Он сразу начинает прощупывать почву – кто я таков да чего мне нужно. Коротко рассказываю ему про дорогу, анекдот про Сибирь и про то, что увиденное правда напоминает Новосибирский поиск. Поняв, что я в порядке, Сеня переходит к разговору напрямки:
– А че за девушка у вас тут была за главного?
– Каша, что ль?
– Да. Ее кто общаться учил?
Выясняется, что Каша орала на полицейского генерала и, обложив того хуями, отказалась иметь дело с полицией.
– Погоди, – говорю. – А генерал чего хотел?
– Всех, кто есть, 300 человек, загнать в лес, и большой цепью прочесать, и чтоб ваши были старшими в строю.
– Сень, это малоэффективно вообще…
– Да, но это его идея фикс.
– Сможем так: мы вечером дадим людей – а завтра все работают с нами?
– Поговорю с ним. Ты вечером приходи на наше совещание, разбор полетов.
– Окей. Че говорить?
– Скажи, что молодцы, хуе-мое, нормальным пацаном просто будь и прямо предлагай.
– По рукам.
Я возвращаюсь в штаб, грустный и без дополнительных вводных. Жаль, что мать нельзя опросить – ее увезли в город, в следственный комитет. Хотя какой толк возить мать, у которой пропали дети, за 300 км на допрос?
Через полчаса Сеня приносит мне материалы – всё, что у него есть по первому опросу матери, и все свидетельские показания, собранные, кстати, весьма толково. Увидев кольца на руках Сидоровой, которую я оставил при штабе, Сеня советует: «Рыжье сними». Сидорова недоуменно взирает на Сеню. «Золото. Вместе с руками тут могут оторвать».
Я расчерчиваю карту и начинаю планировать задачи. Больше всего меня интересуют болота. Судя по характеристикам опытных старших, которые докрикиваются в штаб по рации, лес – простой и прозрачный.
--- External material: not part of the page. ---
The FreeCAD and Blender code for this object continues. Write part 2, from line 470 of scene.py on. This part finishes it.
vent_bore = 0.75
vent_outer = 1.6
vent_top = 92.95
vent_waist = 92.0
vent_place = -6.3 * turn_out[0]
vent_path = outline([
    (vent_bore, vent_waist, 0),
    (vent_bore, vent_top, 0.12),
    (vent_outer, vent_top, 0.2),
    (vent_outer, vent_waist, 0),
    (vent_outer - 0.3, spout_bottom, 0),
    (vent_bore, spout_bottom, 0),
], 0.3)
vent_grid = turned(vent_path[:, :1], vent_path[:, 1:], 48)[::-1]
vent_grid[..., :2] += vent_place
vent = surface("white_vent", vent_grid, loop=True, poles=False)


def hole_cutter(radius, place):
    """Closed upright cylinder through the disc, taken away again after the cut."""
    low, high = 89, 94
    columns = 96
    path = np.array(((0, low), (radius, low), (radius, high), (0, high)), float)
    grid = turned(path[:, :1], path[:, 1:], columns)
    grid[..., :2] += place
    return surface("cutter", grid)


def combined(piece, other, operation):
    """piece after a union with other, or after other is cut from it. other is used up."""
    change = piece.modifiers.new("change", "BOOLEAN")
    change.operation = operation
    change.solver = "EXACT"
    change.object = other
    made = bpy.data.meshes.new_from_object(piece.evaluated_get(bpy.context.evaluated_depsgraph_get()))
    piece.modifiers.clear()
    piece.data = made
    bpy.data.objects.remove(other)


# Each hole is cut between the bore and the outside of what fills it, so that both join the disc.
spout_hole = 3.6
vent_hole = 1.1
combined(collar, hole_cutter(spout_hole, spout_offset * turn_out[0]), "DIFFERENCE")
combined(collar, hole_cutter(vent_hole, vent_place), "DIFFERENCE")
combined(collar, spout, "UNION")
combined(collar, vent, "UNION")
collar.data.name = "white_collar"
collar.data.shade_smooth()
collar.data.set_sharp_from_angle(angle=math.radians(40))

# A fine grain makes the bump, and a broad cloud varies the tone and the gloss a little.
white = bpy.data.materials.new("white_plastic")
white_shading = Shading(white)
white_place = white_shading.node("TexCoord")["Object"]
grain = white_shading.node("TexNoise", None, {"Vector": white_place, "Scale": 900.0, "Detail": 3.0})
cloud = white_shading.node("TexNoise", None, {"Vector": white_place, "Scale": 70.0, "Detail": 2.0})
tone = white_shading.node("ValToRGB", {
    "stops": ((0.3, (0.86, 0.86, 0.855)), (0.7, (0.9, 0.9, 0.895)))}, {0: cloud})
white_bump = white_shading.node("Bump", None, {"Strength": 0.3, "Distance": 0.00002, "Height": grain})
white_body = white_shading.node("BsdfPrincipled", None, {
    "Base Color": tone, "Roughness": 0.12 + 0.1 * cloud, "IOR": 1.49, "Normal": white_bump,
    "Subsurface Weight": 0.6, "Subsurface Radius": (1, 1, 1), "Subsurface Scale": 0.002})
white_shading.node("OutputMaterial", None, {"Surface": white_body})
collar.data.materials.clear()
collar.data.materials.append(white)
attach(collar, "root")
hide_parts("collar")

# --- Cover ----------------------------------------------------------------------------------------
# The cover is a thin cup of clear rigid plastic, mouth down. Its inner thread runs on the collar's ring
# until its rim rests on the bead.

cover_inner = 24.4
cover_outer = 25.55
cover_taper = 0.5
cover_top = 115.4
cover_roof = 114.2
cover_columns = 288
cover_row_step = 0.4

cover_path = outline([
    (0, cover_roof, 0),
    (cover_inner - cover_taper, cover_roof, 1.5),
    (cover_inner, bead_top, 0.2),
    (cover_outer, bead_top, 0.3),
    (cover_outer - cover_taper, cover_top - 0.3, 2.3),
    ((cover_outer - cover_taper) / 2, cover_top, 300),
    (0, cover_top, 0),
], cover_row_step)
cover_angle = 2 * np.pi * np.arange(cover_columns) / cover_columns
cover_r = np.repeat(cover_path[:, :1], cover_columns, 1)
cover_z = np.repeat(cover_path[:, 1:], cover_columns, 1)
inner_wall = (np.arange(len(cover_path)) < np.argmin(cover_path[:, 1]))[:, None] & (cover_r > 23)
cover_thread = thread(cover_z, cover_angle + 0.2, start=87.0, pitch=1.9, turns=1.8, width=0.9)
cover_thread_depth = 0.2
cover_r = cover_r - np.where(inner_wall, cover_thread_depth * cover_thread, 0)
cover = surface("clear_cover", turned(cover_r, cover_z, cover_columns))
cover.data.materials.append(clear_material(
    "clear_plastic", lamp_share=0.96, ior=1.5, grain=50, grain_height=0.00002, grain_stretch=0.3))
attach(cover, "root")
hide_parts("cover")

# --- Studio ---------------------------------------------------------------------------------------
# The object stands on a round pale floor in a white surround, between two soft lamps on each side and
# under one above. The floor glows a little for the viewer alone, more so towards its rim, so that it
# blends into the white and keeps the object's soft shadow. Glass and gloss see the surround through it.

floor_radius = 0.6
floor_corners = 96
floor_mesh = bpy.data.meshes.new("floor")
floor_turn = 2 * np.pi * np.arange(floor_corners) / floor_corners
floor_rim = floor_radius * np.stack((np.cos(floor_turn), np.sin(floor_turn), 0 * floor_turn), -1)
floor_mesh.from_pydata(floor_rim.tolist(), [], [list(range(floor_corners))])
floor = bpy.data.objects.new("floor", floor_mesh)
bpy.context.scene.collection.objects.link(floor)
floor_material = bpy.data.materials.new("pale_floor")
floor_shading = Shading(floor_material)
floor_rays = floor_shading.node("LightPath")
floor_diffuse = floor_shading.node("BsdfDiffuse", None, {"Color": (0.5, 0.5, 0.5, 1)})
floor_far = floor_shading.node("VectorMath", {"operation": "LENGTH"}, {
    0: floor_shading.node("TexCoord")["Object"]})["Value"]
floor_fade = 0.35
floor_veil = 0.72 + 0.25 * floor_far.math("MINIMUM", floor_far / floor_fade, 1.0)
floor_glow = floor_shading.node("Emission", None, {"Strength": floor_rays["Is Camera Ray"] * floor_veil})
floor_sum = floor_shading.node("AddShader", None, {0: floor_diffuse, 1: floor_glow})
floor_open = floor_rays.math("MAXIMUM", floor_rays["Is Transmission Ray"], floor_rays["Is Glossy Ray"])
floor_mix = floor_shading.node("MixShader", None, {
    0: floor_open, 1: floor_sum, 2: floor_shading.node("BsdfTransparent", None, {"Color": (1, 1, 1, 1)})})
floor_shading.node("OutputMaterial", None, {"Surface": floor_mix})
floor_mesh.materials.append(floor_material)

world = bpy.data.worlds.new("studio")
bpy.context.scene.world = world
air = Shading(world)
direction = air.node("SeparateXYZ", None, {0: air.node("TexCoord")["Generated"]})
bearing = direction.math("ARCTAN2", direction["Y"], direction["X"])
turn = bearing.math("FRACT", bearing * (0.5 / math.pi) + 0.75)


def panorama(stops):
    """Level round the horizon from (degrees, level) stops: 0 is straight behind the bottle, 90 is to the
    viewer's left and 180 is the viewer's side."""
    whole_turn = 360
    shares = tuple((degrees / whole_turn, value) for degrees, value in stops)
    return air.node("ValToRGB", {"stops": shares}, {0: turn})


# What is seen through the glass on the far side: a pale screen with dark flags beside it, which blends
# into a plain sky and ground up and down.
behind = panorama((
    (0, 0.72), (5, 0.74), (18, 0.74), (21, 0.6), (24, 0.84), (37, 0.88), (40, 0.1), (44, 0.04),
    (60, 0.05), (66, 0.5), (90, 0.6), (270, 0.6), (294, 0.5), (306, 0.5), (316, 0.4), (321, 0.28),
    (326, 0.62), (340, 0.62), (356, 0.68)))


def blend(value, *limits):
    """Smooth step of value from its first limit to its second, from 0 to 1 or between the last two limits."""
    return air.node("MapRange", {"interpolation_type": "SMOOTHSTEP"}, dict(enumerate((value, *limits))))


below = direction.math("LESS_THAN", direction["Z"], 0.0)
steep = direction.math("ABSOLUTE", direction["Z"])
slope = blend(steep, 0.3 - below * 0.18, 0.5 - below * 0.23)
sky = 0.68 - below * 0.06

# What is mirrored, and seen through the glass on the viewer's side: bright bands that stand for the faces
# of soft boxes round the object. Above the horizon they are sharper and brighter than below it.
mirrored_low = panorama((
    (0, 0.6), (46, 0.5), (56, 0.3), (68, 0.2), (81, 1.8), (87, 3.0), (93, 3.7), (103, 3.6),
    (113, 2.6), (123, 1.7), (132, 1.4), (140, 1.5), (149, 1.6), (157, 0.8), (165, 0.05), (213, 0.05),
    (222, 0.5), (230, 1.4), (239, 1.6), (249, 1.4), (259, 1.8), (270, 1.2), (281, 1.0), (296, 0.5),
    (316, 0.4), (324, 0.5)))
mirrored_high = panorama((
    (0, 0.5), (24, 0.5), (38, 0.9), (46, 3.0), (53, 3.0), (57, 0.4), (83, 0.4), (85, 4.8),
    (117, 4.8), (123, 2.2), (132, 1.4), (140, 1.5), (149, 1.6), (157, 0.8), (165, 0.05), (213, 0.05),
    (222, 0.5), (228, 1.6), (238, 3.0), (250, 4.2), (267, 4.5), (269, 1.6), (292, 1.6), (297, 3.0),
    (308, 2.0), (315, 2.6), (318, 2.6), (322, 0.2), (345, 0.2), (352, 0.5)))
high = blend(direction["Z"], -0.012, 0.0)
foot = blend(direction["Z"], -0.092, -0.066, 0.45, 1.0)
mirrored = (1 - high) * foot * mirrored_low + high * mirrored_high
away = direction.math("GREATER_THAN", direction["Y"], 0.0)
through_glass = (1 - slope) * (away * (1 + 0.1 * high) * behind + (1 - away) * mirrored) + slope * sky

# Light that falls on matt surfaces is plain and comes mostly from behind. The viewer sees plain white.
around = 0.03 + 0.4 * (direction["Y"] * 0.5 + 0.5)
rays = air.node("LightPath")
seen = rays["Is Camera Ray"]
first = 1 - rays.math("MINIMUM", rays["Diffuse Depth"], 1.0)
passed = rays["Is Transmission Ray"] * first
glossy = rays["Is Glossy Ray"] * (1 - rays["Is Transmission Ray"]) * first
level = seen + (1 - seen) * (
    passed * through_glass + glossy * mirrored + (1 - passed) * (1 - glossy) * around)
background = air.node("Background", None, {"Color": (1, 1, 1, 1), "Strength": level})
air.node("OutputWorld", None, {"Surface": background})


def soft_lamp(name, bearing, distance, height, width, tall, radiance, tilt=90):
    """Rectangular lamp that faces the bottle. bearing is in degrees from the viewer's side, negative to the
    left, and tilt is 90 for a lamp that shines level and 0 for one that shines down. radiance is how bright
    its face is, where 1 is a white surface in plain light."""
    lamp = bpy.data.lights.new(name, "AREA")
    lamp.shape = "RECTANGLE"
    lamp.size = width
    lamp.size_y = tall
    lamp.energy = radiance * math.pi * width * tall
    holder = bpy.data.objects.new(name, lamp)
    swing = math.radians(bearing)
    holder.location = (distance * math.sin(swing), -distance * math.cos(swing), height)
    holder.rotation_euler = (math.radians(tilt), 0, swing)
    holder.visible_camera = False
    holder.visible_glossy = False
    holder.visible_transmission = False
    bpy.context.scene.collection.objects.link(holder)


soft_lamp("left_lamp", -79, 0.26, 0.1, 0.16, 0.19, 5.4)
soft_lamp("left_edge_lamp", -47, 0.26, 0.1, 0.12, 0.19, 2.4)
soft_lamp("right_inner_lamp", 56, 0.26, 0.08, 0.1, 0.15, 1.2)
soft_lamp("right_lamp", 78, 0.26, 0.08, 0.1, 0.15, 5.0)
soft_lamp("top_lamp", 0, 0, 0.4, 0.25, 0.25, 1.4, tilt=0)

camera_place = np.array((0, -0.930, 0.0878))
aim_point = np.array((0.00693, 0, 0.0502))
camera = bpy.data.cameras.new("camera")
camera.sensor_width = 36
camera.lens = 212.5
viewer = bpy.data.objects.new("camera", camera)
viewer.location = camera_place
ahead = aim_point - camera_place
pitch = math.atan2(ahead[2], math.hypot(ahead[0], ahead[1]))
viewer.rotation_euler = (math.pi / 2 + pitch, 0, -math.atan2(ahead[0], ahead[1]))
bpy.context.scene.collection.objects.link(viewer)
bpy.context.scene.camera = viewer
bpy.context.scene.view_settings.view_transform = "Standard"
Пару групп, которые уже вернулись и готовы снова идти в лес, я отправляю туда, на запад, моля их прорваться к болоту, прямо к его берегу, и по возможности его оконтурить, то есть обойти.
Несколько человек, оставшихся в штабе, отправляются на опросы соседей и знакомых мальчиков. После опросов картина мира, как всегда, расширяется: оказывается, вечером перед пропажей мальчиков в поселке, откуда нереально выехать незамеченным (все машины на виду, дорога одна, автобусов почти нет, все знают друг друга в лицо), был вечер встречи выпускников школы. Соответственно, было много людей на новых для поселка машинах и некоторые – из других регионов.
Продолжив ковыряться в жизни поселка, находим одну подозрительную личность: какая-то девушка, сотрудница зоны, резко сорвалась в Татарстан – взяла больничный и уехала в день пропажи мальчиков. Она знала их лично и была знакома с отцом одного из ребят, жившим тоже в Татарстане. Так, это уже что-то. Я иду к Сене и рассказываю ему эту историю. Сеня тут же, позвонив в пару мест и подтвердив мою информацию, берет СКшников – и мы идем взламывать ее дом. В доме обнаруживаем следы спешки: на полу валяются вещи, которые девушка с собой не взяла, на кухне, прямо на столе, в тарелке, гниет какая-то лапша. Сеня обещает проверить девушку – с кем ехала, как, и отослать запрос в Татарстан.
В штабе меня ждет сюрприз – одна из групп, работавшая у болот, нашла следы: две пары, похожие по размерам (большой 38-й, маленький гораздо меньше, 34-й), что близко к размерам ног мальчиков. Они шли по свежим следам, которые петляли в сторону болот, потом встретили и обратные следы. Еще одна группа, отправленная туда же, в соседнем квадрате нашла не только следы, но и свежую кучку какашек и вызвала меня по рации.
– Какашки человечьи? – задаю вопрос.
– Ну, похоже.
– Следы рядом есть?
– Есть.
– Посмотри, там в какашках есть фракции чего-нибудь?
– Морковка, наверное…
– Дерьмо твердое, колбаской?
– Колбаской.
– Какого диаметра?
– Что?
– Дерьмо толще твоего обычного?
– Нет, тоньше… гораздо.
Так мы поняли, что какашки могли принадлежать ребенку. Это уже что-то. Следы и свежие какашки, но слишком близко к поселку (так близко, что слышно собак и нетрудно добраться до просек, чтобы выйти, на это должно хватать интеллекта десятилетки). Надо попытаться понять, ходил ли кто-то из поселка на болото в последние дни, – и ребята идут на еще один круг опроса. Сеня, пришедший нас проведать, уже не удивляется количеству информации: «Скажешь об этом генералу».